Early cognitive and prolonged exposure therapy are associated with accelerated recovery from post-traumatic stress disorder (PTSD), however the long-term effects of therapy are unclear.
“PTSD is very often a disorder that starts by trauma survivors expressing symptoms shortly or immediately after trauma. The majority of those [patients] express symptoms, which I think, are basically normal reactions of being shocked,” Arieh Shalev, MD of NYU Langone Medical Center in New York, said in an interview. “There is a minority, depending on the severity of the traumatic event, that remains with symptoms for a very long period of time.”
“When people have expressed those symptoms for about 6 months to a year and a half, they are there to stay. The disorder becomes entrenched or gets into a prolonged, basically unremitting phase. The importance of intervening early is actually to try and prevent people from getting to this stable pathological equilibrium,” he said.
Dr Shalev and colleagues sought to investigate the long-term effects of cognitive behavioral therapy (CBT) on PTSD outcomes. Their findings were published in the Journal of Clinical Psychiatry. For the study, patients admitted with acute PTSD based on DSM-IV criteria were randomized to 12 weeks of cognitive therapy (n=40), prolonged exposure (n=63), placebo (n=23), or concealed escitalopram (n=23). Participants, including those who declined treatment (n=82), were followed and assessed at 5 months and 36 months.
At 5-month follow-up, patients in the cognitive therapy and prolonged exposure groups demonstrated a lower prevalence of PTSD (18.2% and 21.4%, respectively) than the placebo, escitalopram, and no-intervention groups (P=.001). The authors also noted reduced Clinician-administered PTSD Scale (CAPS) scores in the cognitive therapy and prolonged exposure groups from baseline to 5 months that remained stable.
At the 3-year assessment, researchers found a similar prevalence of PTSD in the groups (P=.74) and similar levels of PTSD symptoms based on CAPS scores (P=.99).
The results suggest that “providing CBT effectively reduces the duration of suffering and dysfunctioning.” The authors explained that the prevalence of PTSD at 3 years was in line with previous findings that indicate nearly one-third of patients with PTSD do not recover.

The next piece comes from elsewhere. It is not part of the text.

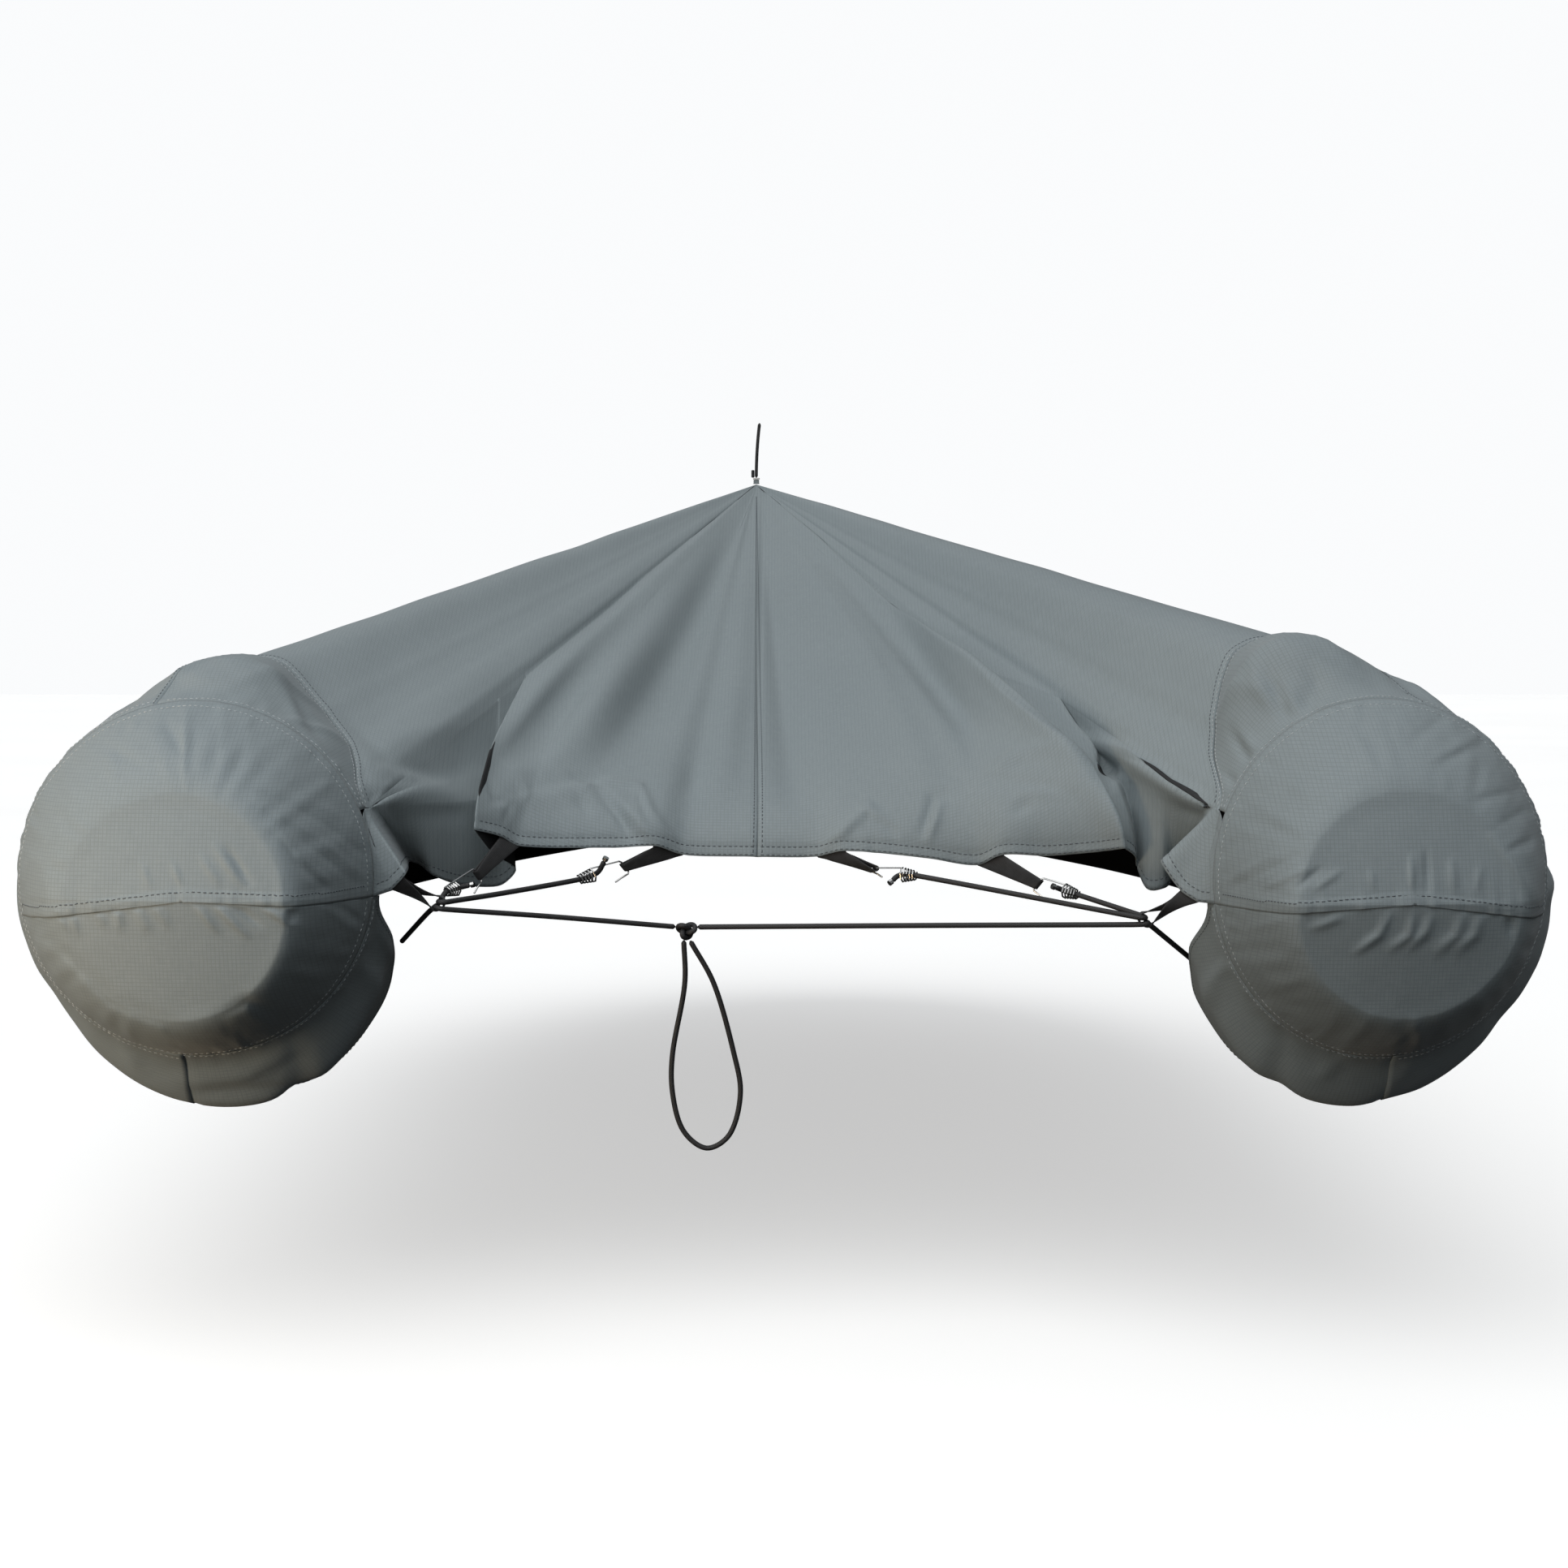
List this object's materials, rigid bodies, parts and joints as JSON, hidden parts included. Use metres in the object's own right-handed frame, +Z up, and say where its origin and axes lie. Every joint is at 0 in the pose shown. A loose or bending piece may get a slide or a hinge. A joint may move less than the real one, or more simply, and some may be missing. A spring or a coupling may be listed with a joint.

“Once you’ve recovered with therapy, then [PTSD] is stable. You don’t relapse,” Dr Shalev said. “There are people who do not respond [to therapy] and they deserve a second-line treatment that we should now be much more active in researching.”
The study was funded by the US Public Health Services. Dr Shalev reported a grant from Lundbeck Pharmaceuticals Ltd.
Reference
Shalev AY, Ankri Y, Gilad M, et al. Long-Term Outcome of Early Interventions to Prevent Posttraumatic Stress Disorder. J Clin Psychiatry. 2016; doi:10.4088/JCP.15m09932.